Ein verschütteter Junge konnte am Mittwoch lebend im Ort Pescara del Tronto gerettet werden. Um andere Verschüttete kämpften die Helfer verzweifelt. In Amatrice, dem mit am stärksten betroffenen Ort, halfen Ärzte einem verletzten sechsjährigen Zwilling aus den Trümmern. Der Bruder des Jungen sei noch nicht geborgen, berichtete Ansa.

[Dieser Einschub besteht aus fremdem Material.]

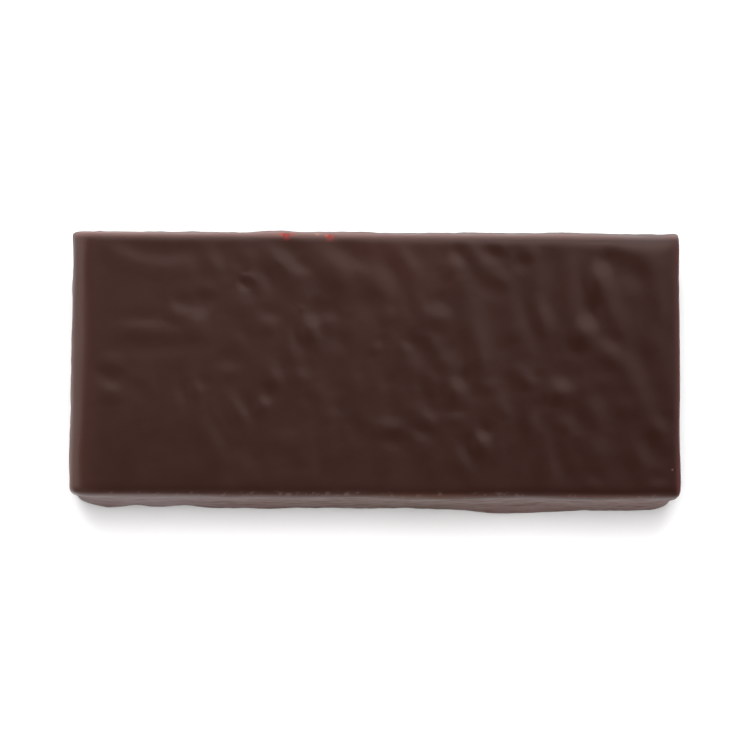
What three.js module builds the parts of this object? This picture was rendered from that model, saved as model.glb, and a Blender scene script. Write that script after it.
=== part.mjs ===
// A long chocolate bonbon: a cut bar of filling with a coat of dark chocolate all over it.
// It lies on its flat base. Millimetres, +X along the length, +Y to the back, +Z up, with the
// origin under the middle of the piece. It is uncut, so it is one solid body.

import * as THREE from 'three';
import { mergeVertices } from 'three/addons/utils/BufferGeometryUtils.js';

// Driving dimensions
const length = 39.7;
const width = 17.35;
const height = 7.9;
const cornerRadius = 1.1; // upright corners, seen from above
const topEdge = { left: 0.9, right: 0.45, front: 0.4, back: 0.6 }; // how far each top edge is rounded
const baseEdge = 0.35; // the turn under to the base
const crown = 0.1; // the middle of the top stands this much over its edges

// The walls lean out a little on the way down and end in an uneven foot
const lean = 0.08;
const footStart = 0.45; // share of the wall's height where the foot begins
const footWave = 0.07;
const footPitch = 3.7;
const footSlow = 2.6; // a second wave is this much longer
const footBulge = { x: 9, halfLength: 3, out: 0.12 }; // on the front wall

// Fine arcs that fan from the back edge to the right and straighten towards the front
const arcPitch = 2.7;
const arcRise = 0.018;
const arcReach = 5.4; // how far an arc runs to the right
const arcBend = 7; // over this way down from the back edge it straightens
const arcStart = -9; // left of this the top has hardly any arcs
const arcFade = 3;

// Ripples that blown air left in the wet coating. Each row is a soft swell, or a hollow where its
// rise is negative: x, y, half length, half width, turn in degrees, rise.
const ripples = [
  // along the back edge
  [-14.6, 6.4, 2.6, 0.8, -6, 0.05],
  [-10.6, 6.1, 1.4, 0.7, -70, 0.05],
  [-5.7, 6.0, 1.6, 0.8, -60, 0.12],
  [-2.0, 5.9, 2.0, 0.9, -45, 0.12],
  [2.5, 6.0, 1.6, 0.8, -65, 0.07],
  [5.4, 6.2, 1.5, 0.8, -80, 0.1],
  [14.9, 5.5, 1.4, 0.9, -80, 0.12],
  [18.3, 6.4, 1.4, 0.9, -70, 0.06],
  // the row behind the middle
  [-15.8, 2.4, 2.2, 0.8, 0, 0.06],
  [-12.2, 2.7, 1.2, 0.9, -10, 0.09],
  [-4.0, 2.2, 1.4, 0.8, -55, 0.1],
  [3.9, 2.5, 1.5, 0.9, -60, 0.08],
  [6.9, 1.4, 2.2, 0.8, -80, 0.06],
  [11.4, 2.2, 1.5, 0.8, -75, 0.06],
  [13.7, 1.8, 1.3, 1.0, -60, 0.13],
  [17.2, -1.6, 2.2, 1.0, -68, 0.06],
  // the rows in front of the middle
  [-17.6, -2.2, 1.4, 0.9, 0, 0.05],
  [4.5, -3.5, 2.0, 0.8, 0, 0.04],
  [12.2, -1.9, 1.5, 0.8, -55, 0.07],
  [7.1, -5.3, 0.9, 0.8, 0, 0.06],
  // hollows, the first of them a burst bubble
  [-8.5, 5.3, 0.6, 0.6, 0, -0.12],
  [-3.5, 3.9, 1.2, 0.8, -20, -0.09],
  [4.6, 4.4, 1.2, 0.8, -60, -0.09],
  [7.7, 4.9, 1.3, 0.8, -40, -0.07],
  [14.0, 4.0, 1.3, 0.8, -70, -0.09],
  [17.0, 5.0, 2.4, 1.2, -75, -0.1],
];

// How finely the surface is divided
const columns = 72;
const rows = 31;
const edgeSteps = 3;
const wallSteps = 4;
const baseSteps = 2;

function swellHeight([x, y, halfLength, halfWidth, turn, rise], place) {
  const local = new THREE.Vector2(place.x - x, place.y - y);
  local.rotateAround(new THREE.Vector2(), -THREE.MathUtils.degToRad(turn));
  const distance = Math.hypot(local.x / halfLength, local.y / halfWidth);
  return rise * Math.exp(-1.6 * distance * distance);
}

function arcHeight(place) {
  const drop = width / 2 - place.y;
  const across = place.x - arcReach * (1 - Math.exp(-drop / arcBend));
  const strength = THREE.MathUtils.smoothstep(place.x, arcStart - arcFade, arcStart + arcFade);
  return arcRise * strength * Math.sin((2 * Math.PI * across) / arcPitch);
}

function crownHeight(place) {
  const along = (2 * place.x) / length;
  const across = (2 * place.y) / width;
  return crown * (1 - along * along) * (1 - across * across);
}

function topHeight(place) {
  const swells = ripples.reduce((sum, ripple) => sum + swellHeight(ripple, place), 0);
  return height + crownHeight(place) + arcHeight(place) + swells;
}

// A place in the outline of the walls, seen from above, for u and v that run from -1 to 1 over the
// piece's length and width, with the way out from there. A square grid's corner is bent into a
// quarter circle.
function outlineAt([u, v]) {
  const place = new THREE.Vector2((u * length) / 2, (v * width) / 2);
  const way = new THREE.Vector2(Math.abs(u) === 1 ? u : 0, Math.abs(v) === 1 ? v : 0);
  const cornerX = length / 2 - cornerRadius;
  const cornerY = width / 2 - cornerRadius;
  const overX = (Math.abs(place.x) - cornerX) / cornerRadius;
  const overY = (Math.abs(place.y) - cornerY) / cornerRadius;
  if (overX > 0 && overY > 0) {
    way.x = Math.sign(u) * overX * Math.sqrt(1 - overY ** 2 / 2);
    way.y = Math.sign(v) * overY * Math.sqrt(1 - overX ** 2 / 2);
    place.set(Math.sign(u) * cornerX, Math.sign(v) * cornerY).addScaledVector(way, cornerRadius);
  }
  return { place, way: way.normalize() };
}

// The rounding of the top's edges that a way out from the middle meets
function edgeFor(way) {
  return {
    end: way.x < 0 ? topEdge.left : topEdge.right,
    side: way.y < 0 ? topEdge.front : topEdge.back,
  };
}

// The place on the top where its rounded edge begins, or the place inside it for a grid point
function insideEdge(place) {
  const { end, side } = edgeFor(place);
  return new THREE.Vector2(
    place.x * (1 - (2 * end) / length),
    place.y * (1 - (2 * side) / width),
  );
}

function edgeDepth(way) {
  const { end, side } = edgeFor(way);
  return end * way.x ** 2 + side * way.y ** 2;
}

function footOut(place, way) {
  const around = (2 * Math.PI * (place.x + place.y)) / footPitch;
  const wave = (Math.sin(around) + Math.sin(around / footSlow)) / 2;
  const fromBulge = (place.x - footBulge.x) / footBulge.halfLength;
  const bulge = way.y < 0 ? footBulge.out * Math.exp(-fromBulge * fromBulge) : 0;
  return footWave * wave + bulge;
}

// How far the wall stands out of its outline, share being the share of its height from the top
function wallOut(place, way, share) {
  return lean * share + footOut(place, way) * THREE.MathUtils.smoothstep(share, footStart, 1);
}

function pointAt(place, z) {
  return new THREE.Vector3(place.x, place.y, z);
}

// Lines of points across the top, from the front one to the back one
function topLines() {
  const lines = [];
  for (let row = 0; row <= rows; row++) {
    const line = [];
    for (let column = 0; column <= columns; column++) {
      const { place } = outlineAt([(2 * column) / columns - 1, (2 * row) / rows - 1]);
      const inside = insideEdge(place);
      line.push(pointAt(inside, topHeight(inside)));
    }
    lines.push(line);
  }
  return lines;
}

// The border of the top's grid as u and v, once round to its first corner again
function border() {
  const sides = [];
  for (let column = 0; column < columns; column++) sides.push([(2 * column) / columns - 1, -1]);
  for (let row = 0; row < rows; row++) sides.push([1, (2 * row) / rows - 1]);
  for (let column = columns; column > 0; column--) sides.push([(2 * column) / columns - 1, 1]);
  for (let row = rows; row > 0; row--) sides.push([-1, (2 * row) / rows - 1]);
  return [...sides, sides[0]];
}

// Rings of points from the top's edge over it, down the walls and under to the base
function wallRings() {
  const rings = [];
  const addRing = (ringPoint) => {
    rings.push(border().map((corner) => {
      const { place, way } = outlineAt(corner);
      return ringPoint(place, way, topHeight(insideEdge(place)));
    }));
  };
  for (let step = 0; step <= edgeSteps; step++) {
    const angle = (step / edgeSteps) * (Math.PI / 2);
    addRing((place, way, top) => {
      const rounded = insideEdge(place).lerp(place, Math.sin(angle));
      return pointAt(rounded, top - edgeDepth(way) * (1 - Math.cos(angle)));
    });
  }
  for (let step = 1; step <= wallSteps; step++) {
    const share = step / wallSteps;
    addRing((place, way, top) => {
      const wall = place.clone().addScaledVector(way, wallOut(place, way, share));
      return pointAt(wall, THREE.MathUtils.lerp(top - edgeDepth(way), baseEdge, share));
    });
  }
  for (let step = 1; step <= baseSteps; step++) {
    const angle = (step / baseSteps) * (Math.PI / 2);
    addRing((place, way) => {
      const out = wallOut(place, way, 1) - baseEdge * (1 - Math.cos(angle));
      return pointAt(place.clone().addScaledVector(way, out), baseEdge * (1 - Math.sin(angle)));
    });
  }
  return rings;
}

// Triangles between two lines of points, facing a viewer who sees the upper line above the lower
function strip(upper, lower) {
  const corners = [];
  for (let i = 1; i < upper.length; i++) {
    corners.push(upper[i - 1], lower[i - 1], lower[i], upper[i - 1], lower[i], upper[i]);
  }
  return corners;
}

// Triangles from a ring to one point in its middle, facing down
function floorFan(ring, middle) {
  const corners = [];
  for (let i = 1; i < ring.length; i++) corners.push(ring[i - 1], middle, ring[i]);
  return corners;
}

// One closed surface, with the origin under the middle of the piece
function bonbonGeometry() {
  const lines = topLines();
  const rings = wallRings();
  const corners = floorFan(rings.at(-1), new THREE.Vector3());
  for (let i = 1; i < lines.length; i++) corners.push(...strip(lines[i], lines[i - 1]));
  for (let i = 1; i < rings.length; i++) corners.push(...strip(rings[i - 1], rings[i]));

  const geometry = mergeVertices(new THREE.BufferGeometry().setFromPoints(corners));
  geometry.computeBoundingBox();
  const middle = geometry.boundingBox.getCenter(new THREE.Vector3());
  geometry.translate(-middle.x, -middle.y, 0);
  geometry.computeVertexNormals();
  return geometry;
}

const darkChocolate = new THREE.MeshStandardMaterial({
  color: 0x43302b,
  roughness: 0.42,
  metalness: 0,
});

const bonbon = new THREE.Mesh(bonbonGeometry(), darkChocolate);
bonbon.name = 'bonbon';

const model = new THREE.Group();
model.add(bonbon);

export default model;
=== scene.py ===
import bpy
import math
import random
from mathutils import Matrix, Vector


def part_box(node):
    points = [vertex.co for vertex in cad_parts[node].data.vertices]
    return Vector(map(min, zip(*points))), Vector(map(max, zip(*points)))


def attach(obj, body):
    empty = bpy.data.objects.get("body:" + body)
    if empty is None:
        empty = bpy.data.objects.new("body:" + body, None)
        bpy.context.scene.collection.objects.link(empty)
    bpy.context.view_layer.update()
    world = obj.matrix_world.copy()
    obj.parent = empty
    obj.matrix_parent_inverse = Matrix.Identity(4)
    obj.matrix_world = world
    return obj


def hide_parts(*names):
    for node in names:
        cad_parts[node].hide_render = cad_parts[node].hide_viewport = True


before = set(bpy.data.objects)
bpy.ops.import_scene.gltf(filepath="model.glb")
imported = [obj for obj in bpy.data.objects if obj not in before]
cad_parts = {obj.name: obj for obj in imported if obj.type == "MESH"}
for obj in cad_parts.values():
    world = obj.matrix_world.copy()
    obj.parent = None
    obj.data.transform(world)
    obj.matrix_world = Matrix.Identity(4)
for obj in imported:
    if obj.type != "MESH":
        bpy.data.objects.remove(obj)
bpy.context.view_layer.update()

mm = 0.001
lowCorner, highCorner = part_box("bonbon")
boxMiddle = (lowCorner + highCorner) / 2

# ---- the bonbon's shape, lengths in mm

bonbonShape = {
    "wallInset": (0.14, 0.11),  # the foot stands out past the walls by this, end and side
    "backOut": 0.08,  # the back wall stands this much nearer to the foot
    "topSink": 0.04,  # the smooth top lies this far under the highest ripple
    "cells": (38, 16, 7),  # cage cells along x, y and z before rounding
    "softness": {"left": 2.3, "right": 0.6, "front": 1.0, "back": 1.05},  # wall to first cage loop
    "topLoop": {"left": 1.9, "right": 0.8, "front": 1.1, "back": 4.4},  # top to first loop on a wall
    "footLoop": 0.55,  # base to the last one
    "leftBend": (  # of the first loop beside the left wall: y, shift along x
        (-8.2, 0), (-7.5, -1.0), (-4, -0.6), (1, 0), (3, 0), (7, -0.7), (8.2, 0)),
    "backBend": (  # of the first loop beside the back wall: x, shift along y
        (-4, 0), (2, -0.2), (11, -0.4), (15, -0.8), (17.5, -1.2), (19.3, -1.2), (19.7, 0)),
    "widerFront": 0.09,  # at each end, from the back edge to the front one
    "flare": (  # of the walls: height, way out
        (0, 0.08), (0.55, 0.14), (2.3, 0.04), (3.4, -0.02), (6.5, -0.03), (7.9, 0)),
    "roundLevels": 3,
}

# the plain block's walls and top, and its cage cells
leftWall = lowCorner.x + bonbonShape["wallInset"][0] * mm
rightWall = highCorner.x - bonbonShape["wallInset"][0] * mm
frontWall = lowCorner.y + bonbonShape["wallInset"][1] * mm
backWall = highCorner.y + (bonbonShape["backOut"] - bonbonShape["wallInset"][1]) * mm
blockTop = highCorner.z - bonbonShape["topSink"] * mm
blockSize = Vector((rightWall - leftWall, backWall - frontWall, blockTop))
cell = Vector([side / count for side, count in zip(blockSize, bonbonShape["cells"])])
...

Um 3.30 Uhr in der Nacht fing die Erde an zu beben. Vor allem die kleineren Ortschaften Amatrice und Accumoli wurden getroffen. "Die Hälfte des Ortes gibt es nicht mehr. Die Menschen sind unter den Trümmern", sagte der Bürgermeister von Amatrice dem Nachrichtensender RaiNews24. Straßen waren blockiert, der Strom war ausgefallen. Der Bürgermeister forderte Hilfe per Hubschrauber. Ein Einwohner sagte dem Sender: "Alles ist kaputt." Auch das Militär wurde zum Hilfseinsatz mobilisiert.

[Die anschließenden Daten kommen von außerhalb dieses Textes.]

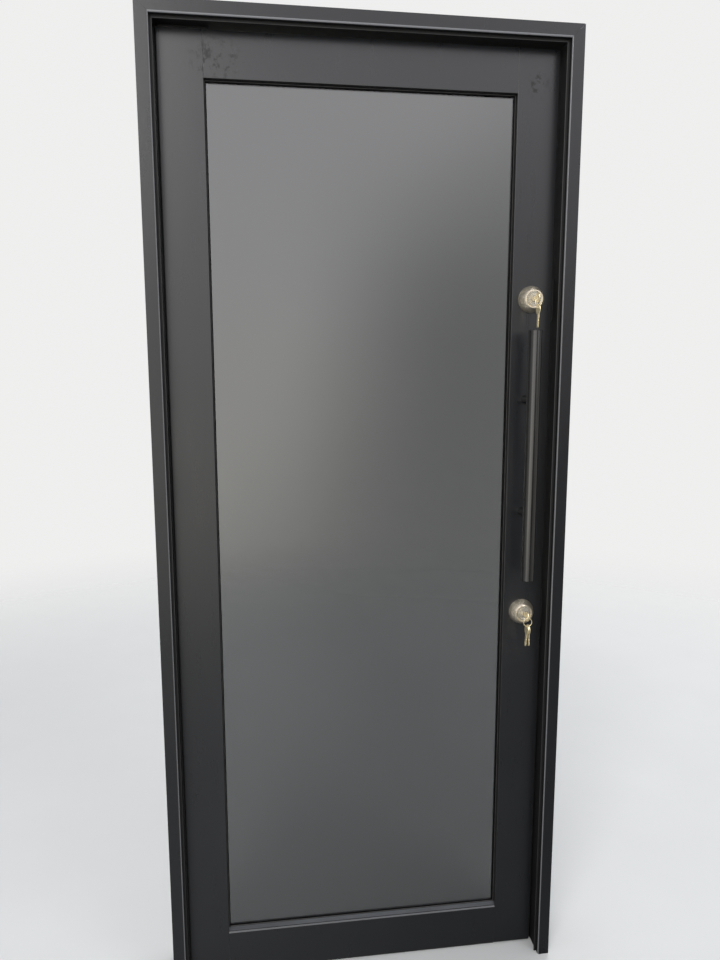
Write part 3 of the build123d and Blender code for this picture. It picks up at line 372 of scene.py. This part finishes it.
def lit_edge(tree, corner):
    """A painted highlight on the head's rounded lower edge, and a weaker one on the jambs'."""
    side, depth, down = inward(tree, corner)
    return chain(tree, "MULTIPLY", [fade(tree, side, *LIT_ENDS), fade(tree, down, *LIT_EDGE),
                                    fall(tree, depth, *LIT_DEPTH)])


def pocket(tree, opening):
    """One on the walls round the pane, where shade is painted in because little light reaches them."""
    across, depth, height = components(tree, place(tree))
    low, high, face = opening
    start, end = POCKET_PAST
    off = maths(tree, "ABSOLUTE", depth)
    walls = [fade(tree, across, low[0] - end, low[0] - start),
             fall(tree, across, high[0] + start, high[0] + end),
             fall(tree, height, high[1] + start, high[1] + end),
             fall(tree, off, face - POCKET_IN[1], face - POCKET_IN[0]),
             fade(tree, height, low[1] + POCKET_UP[0], low[1] + POCKET_UP[1])]
    return chain(tree, "MULTIPLY", walls)


def blotches(tree, marks):
    """Stains in the marked places, or faint ones all over where there are no marks."""
    cells, (begin, full), strength = MARKED_STAINS if marks else FAINT_STAINS
    specks = noise(tree, place(tree), cells=cells, detail=5, roughness=0.7)
    mask = ramp(tree, specks, [(begin, 0.0), (full, strength)])
    if not marks:
        return mask
    spots = [near(tree, centre, reach) for centre, reach in marks]
    return maths(tree, "MULTIPLY", mask, chain(tree, "MAXIMUM", spots))


def worn_and_highlit_edges(tree, cloud, height, corner):
    """One on rounded and rubbed edges, less in patches and low down: wear, and a painted highlight."""
    edge = arris(tree)
    if corner:
        # Rubbed inner edge of the frame's faces, which also carries a painted highlight
        rubbed = maths(tree, "MULTIPLY", rubbed_and_highlit_edge(tree, corner), RUB_AND_HIGHLIGHT_STRENGTH)
        edge = maths(tree, "MAXIMUM", edge, rubbed)
    patches = fade(tree, cloud, *WEAR_AND_HIGHLIGHT_BY_CLOUD)
    return chain(tree, "MULTIPLY", [edge, patches, fade(tree, height, *WEAR_AND_HIGHLIGHT_BY_HEIGHT)])


def settled_dust(tree):
    """Uneven dust on faces that look up."""
    film = noise(tree, place(tree, scale=(0.3, 1, 1)), cells=45.0, detail=6)
    return maths(tree, "MULTIPLY", upward(tree), ramp(tree, film, [(0.3, 0.40), (0.7, 0.70)]))


def powder_coat(name, paint, marks=(), corner=None, opening=None):
    """Fine grained satin powder coat with stains, worn edges that also carry a painted highlight,
    settled dust and painted shade in its recesses.

    The frame has a corner, which is its outer one, and the leaf an opening for its pane.
    """
    material, tree, shader = new_material(name)
    still = place(tree)
    cloud = noise(tree, still, cells=3.0, detail=4)
    drawn = place(tree, scale=(9, 9, 1.4), turn=(0, 0.12, 0))
    streak = noise(tree, drawn, cells=4.0, detail=6, roughness=0.65)
    grain = noise(tree, still, cells=900.0, detail=2)
    stain = blotches(tree, marks)
    # Painted shade: in the frame's opening, or on the walls round the pane
    recess_shade = recess(tree, corner) if corner else pocket(tree, opening)
    edge = worn_and_highlit_edges(tree, cloud, components(tree, still)[2], corner)
    dust = settled_dust(tree)
    colour = ramp(tree, cloud, [(0.30, paint), (0.75, scaled(paint, PAINT_CLOUD))])
    colour = mix(tree, stain, colour, STAIN)
    # Darkens the recesses as painted shade
    colour = mix(tree, recess_shade, colour, RECESS_SHADE)
    # Worn edges, partly wear and partly a painted highlight, weaker low down
    colour = mix(tree, edge, colour, ARRIS_WEAR_AND_HIGHLIGHT)
    if corner:
        # Painted highlight along the frame's rounded inner edge, strongest under the head
        colour = mix(tree, lit_edge(tree, corner), colour, LIT_ARRIS)
        shader.inputs["Specular IOR Level"].default_value = FRAME_SPECULAR
    colour = mix(tree, dust, colour, DUST)
    link(tree, colour, shader.inputs["Base Color"])
    rough = ramp(tree, streak, [(0.25, 0.25), (0.75, 0.34)])
    for amount, change in ((stain, STAIN_ROUGH), (dust, DUST_ROUGH), (edge, EDGE_ROUGH),
                           (recess_shade, RECESS_SHADE_ROUGH)):
        rough = maths(tree, "ADD", rough, maths(tree, "MULTIPLY", amount, change))
    link(tree, rough, shader.inputs["Roughness"])
    link(tree, bump(tree, grain, strength=0.25, distance=0.0002), shader.inputs["Normal"])
    return material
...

Das Beben hatte nach jüngsten Angaben des Geophysischen Instituts Potsdam eine Stärke von 6,2 und lag in zehn Kilometern Tiefe. Städte wie Perugia und Assisi sind nicht weit entfernt. Auch Touristen an der Adriaküste meldeten sich besorgt bei den Feuerwehren.

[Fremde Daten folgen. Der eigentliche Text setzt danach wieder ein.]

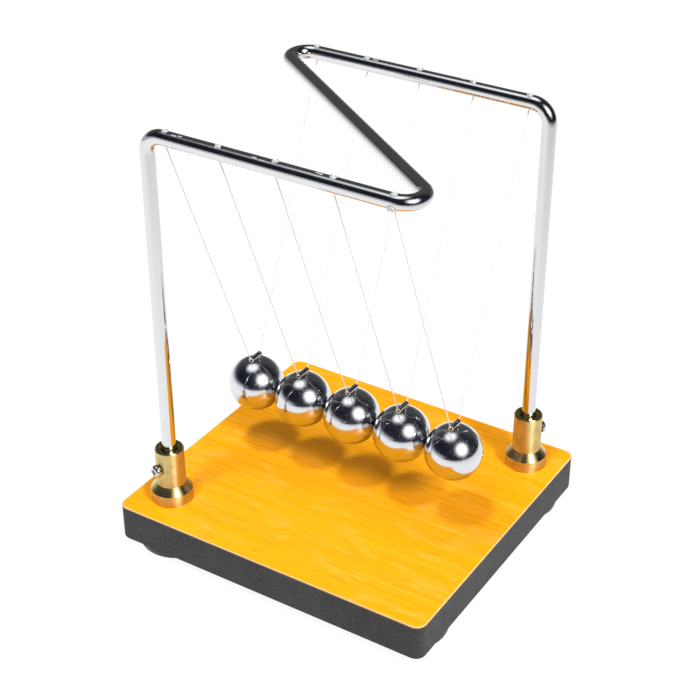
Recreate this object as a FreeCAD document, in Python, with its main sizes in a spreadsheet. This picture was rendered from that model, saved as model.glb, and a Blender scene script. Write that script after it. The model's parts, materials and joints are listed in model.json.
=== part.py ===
import FreeCAD, Part
import math
import os
import re
from types import SimpleNamespace

import Sketcher
from FreeCAD import Placement, Rotation, Vector

# Desk newton's cradle: five steel balls hang in a row, on V threads, from one bent rod on a small board.
# Millimetres, +Z up. The origin is on the surface that the feet stand on, under the middle of the board.
# +X runs along the row of balls, +Y from the front beam to the back beam.

SIZES = {
    # board
    "board_length": 135.0,
    "board_width": 125.0,
    "board_thick": 15.0,
    "board_corner": 4.0,
    "laminate_thick": 0.8,
    "laminate_chamfer": 0.3,
    "band_thick": 0.8,
    "band_round": 0.5,
    "backing_thick": 0.6,
    # feet
    "foot_diameter": 30.0,
    "foot_rise": 4.0,
    "foot_inset": 16.0,
    "foot_setback": 3.6,
    "foot_round": 1.2,
    "adhesive_diameter": 26.0,
    "adhesive_thick": 0.4,
    # sockets
    "socket_height": 23.3,
    "socket_diameter": 11.2,
    "flange_diameter": 16.2,
    "flange_rise": 7.6,
    "cone_rise": 2.8,
    "socket_chamfer": 0.4,
    "bore_diameter": 5.8,
    "bore_depth": 15.5,
    "mouth_chamfer": 0.9,
    "tap_depth": 6.0,
    # clamp screws, radially into the sockets
    "clamp_height": 15.0,
    "clamp_angle_left": -105.0,
    "clamp_angle_right": 62.0,
    "clamp_thread": 2.5,
    "clamp_head": 5.0,
    "clamp_head_rise": 2.1,
    "clamp_reach": 2.85,
    "clamp_lift": 0.3,
    # socket bolts, up through the board
    "bolt_thread": 4.0,
    "bolt_head": 8.0,
    "bolt_head_rise": 2.6,
    "bolt_reach": 5.0,
    "bolt_hole": 4.5,
    "washer_diameter": 9.0,
    "washer_hole": 4.3,
    "washer_thick": 0.8,
    "counterbore": 9.5,
    "counterbore_depth": 4.0,
    # bent rod
    "rod_diameter": 5.5,
    "beam_rise": 153.0,
    "post_x": 53.0,
    "beam_y": 46.7,
    "corner_x": 64.9,
    "post_bend": 6.75,
    "corner_bend": 6.5,
    # balls, tubes and threads
    "ball_diameter": 22.2,
    "ball_pitch": 22.4,
    "ball_rise": 30.1,
    "ferrule_diameter": 2.2,
    "ferrule_bore": 1.2,
    "ferrule_length": 6.0,
    "ferrule_lift": 11.8,
    "thread_diameter": 0.4,
    "thread_hole": 1.0,
    "thread_bend": 0.6,
    "thread_slack": 0.05,
    "pivot_gap": 0.2,
    "knot_diameter": 1.2,
    "knot_lift": 0.25,
    "glue_diameter": 2.8,
    "glue_sink": 0.5,
    "spill_diameter": 2.4,
    "spill_front": 2.4,
    "spill_drop": 1.6,
}

BALLS = 5
SIDES = {"left": -1, "right": 1}
BEAMS = {"front": -1, "back": 1}

size = SimpleNamespace(**SIZES)
board_top = size.foot_rise + size.board_thick
beam_height = board_top + size.beam_rise
beam_underside = beam_height - size.rod_diameter / 2

doc = FreeCAD.newDocument("newtons_cradle")
sheet = doc.addObject("Spreadsheet::Sheet", "sizes")
for row, (alias, number) in enumerate(SIZES.items(), start=1):
    sheet.set(f"A{row}", alias.replace("_", " "))
    sheet.set(f"B{row}", str(number))
    sheet.setAlias(f"B{row}", alias)
doc.recompute()

BOARD_TOP = "(foot_rise + board_thick)"
BEAM_HEIGHT = f"({BOARD_TOP} + beam_rise)"
BEAM_CREST = f"({BEAM_HEIGHT} + rod_diameter / 2)"
BALL_HEIGHT = f"({BOARD_TOP} + ball_rise)"


def bind(item, formulas):
    """Bind properties to formulas, in which each alias stands for its cell of the sheet."""
    for target, formula in formulas.items():
        cells = re.sub(r"[a-z_]+", lambda word: f"sizes.{word[0]}" if word[0] in SIZES else word[0], formula)
        item.setExpression(target, cells)
    return item


def place(item, x="0", y="0", z="0"):
    """Bind where a piece's own origin lies."""
    return bind(item, {"Placement.Base.x": x, "Placement.Base.y": y, "Placement.Base.z": z})


def row_x(number):
    """Formula for the place of a ball along the row, counted from 1."""
    return f"{number - (BALLS + 1) // 2} * ball_pitch"


# ---- primitives and booleans ----

def cylinder(name, diameter, height, x="0", y="0", z="0"):
    item = doc.addObject("Part::Cylinder", name)
    bind(item, {"Radius": f"({diameter}) / 2", "Height": height})
    return place(item, x, y, z)


def rod_along_y(name, diameter, length, x="0", z="0"):
    """A cylinder along Y, centred on the row."""
    item = cylinder(name, diameter, length)
    item.Placement = Placement(Vector(), Rotation(Vector(1, 0, 0), -90))
    return place(item, x, f"-({length}) / 2", z)


def sphere(name, diameter, x, y, z):
    item = doc.addObject("Part::Sphere", name)
    bind(item, {"Radius": f"({diameter}) / 2"})
    return place(item, x, y, z)


def cut(name, base, tool):
    item = doc.addObject("Part::Cut", name)
    item.Base = base
    item.Tool = tool
    return item


def group(name, members, kind="Part::Compound"):
    """Several solids in one object: side by side, or fused with kind Part::MultiFuse."""
    item = doc.addObject(kind, name)
    if kind == "Part::Compound":
        item.Links = members
    else:
        item.Shapes = members
    return item


# ---- bodies made of sketches and features ----

def new_body(name):
    return doc.addObject("PartDesign::Body", name)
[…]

Italien wird auf Grund seiner geografischen Lage immer wieder von Erdbeben erschüttert, oft auch von schwerwiegenden. 2009 war bei einem Beben die mittelitalienische Stadt L'Aquila verwüstet worden. Damals starben mehr als 300 Menschen. L'Aquila liegt Luftlinie nur gut 30 Kilometer von Amatrice entfernt. "Das, was wir in L'Aquila vor Jahren gesehen haben, ist nun hier geschehen", sagte der Bürgermeister von Accumoli. "Wir brauchen Hilfen", ergänzte er in einem Telefongespräch mit dem Sender RaiNews24er.
Bundesregierung sagt Hilfe zu
Deutschlands Außenminister Frank-Walter Steinmeier (SPD) sagte Hilfe zu. "Die Nachrichten aus Italien über das nächtliche Erdbeben habe ich mit Erschrecken aufgenommen", teilte er mit. "Wenn gewünscht, stehen wir natürlich bereit, Unterstützung zu leisten."
Das Technische Hilfswerk (THW) sieht Chancen auf Überlebende in den Trümmern. "In Altbauten gibt es immer die Chance, in irgendwelchen Hohlräumen zu überleben", sagte THW-Präsident Albrecht Broemme dem Nachrichtensender N24. "Es ist allerdings schwierig, denn diese Gebäude sind nicht nach modernen Aspekten erdbebensicher gebaut." Im Zentrum des stark betroffenen Ortes Amatrice gebe es dreigeschossige Altbaugebäude, die recht stark zerstört seien. Die Straßen seien eng und oft durch Erdrutsche beschädigt. Es werde erfahrungsgemäß einige Tage dauern, bis die Trinkwasserversorgung wieder hergestellt sei, sagte Broemme.